The only benefit to this grief, is there is always a hope for reconciliation. You could play the other side of this and say “what if it doesn’t come and it’s too late”. I’ll simply answer with this, life is always short. Each day could be someone’s last. Do not guilt someone into a relationship because you don’t agree with the boundaries they’ve set. Boundaries are set for a reason, and you can respect them. You might even judge them, just keep those comments to yourself, they’re not useful or helpful to anyone.

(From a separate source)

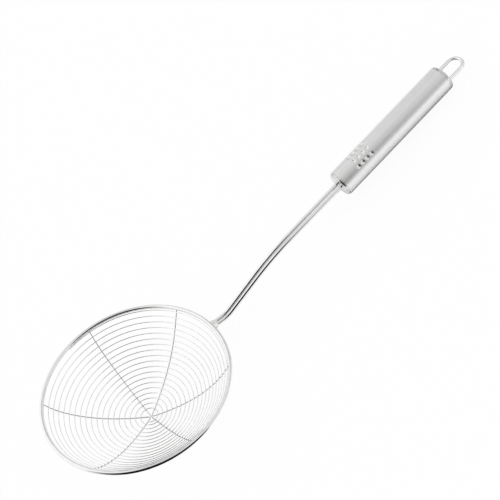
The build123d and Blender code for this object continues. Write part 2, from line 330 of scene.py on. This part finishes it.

I’m so thankful that we don't serve a distant God who watches our pain from afar. I find such a peaceful comfort in knowing that Jesus was a ‘man of sorrows’ and was ‘acquainted with grief.’ He doesn’t look at my twenty-two years of missing my grandma, or the 'what-ifs' of my husband’s family, and tell me to 'get over it.' Instead, He fulfills the promise of Psalm 34:18: 'The Lord is close to the brokenhearted and saves those who are crushed in spirit.' He doesn't just watch me grieve; He mercifully sits in it with me. He honors the love that stays behind, even when the world tells us it’s time to move on.
All of this to say, I’ll keep the picture. I’ll keep picking it up, staring at it, and putting it down until the next time. I’ll keep listening for her too-high-key voice in the verses of Silent Night. Whether it is the grief from a loss twenty-two years ago, the grief of “what if” or the grief of a necessary boundary, I’ve learned that I need to let it pull up a chair. In the end, I think it’s the best way to live—loving big enough to make the grief feel worth it. Remembering the grief is mine, it doesn’t have a timeline, it doesn’t need to make sense to anyone else. It is simply the space in my heart where love still lives. I’m letting it be, one ‘blip’ of a memory at a time.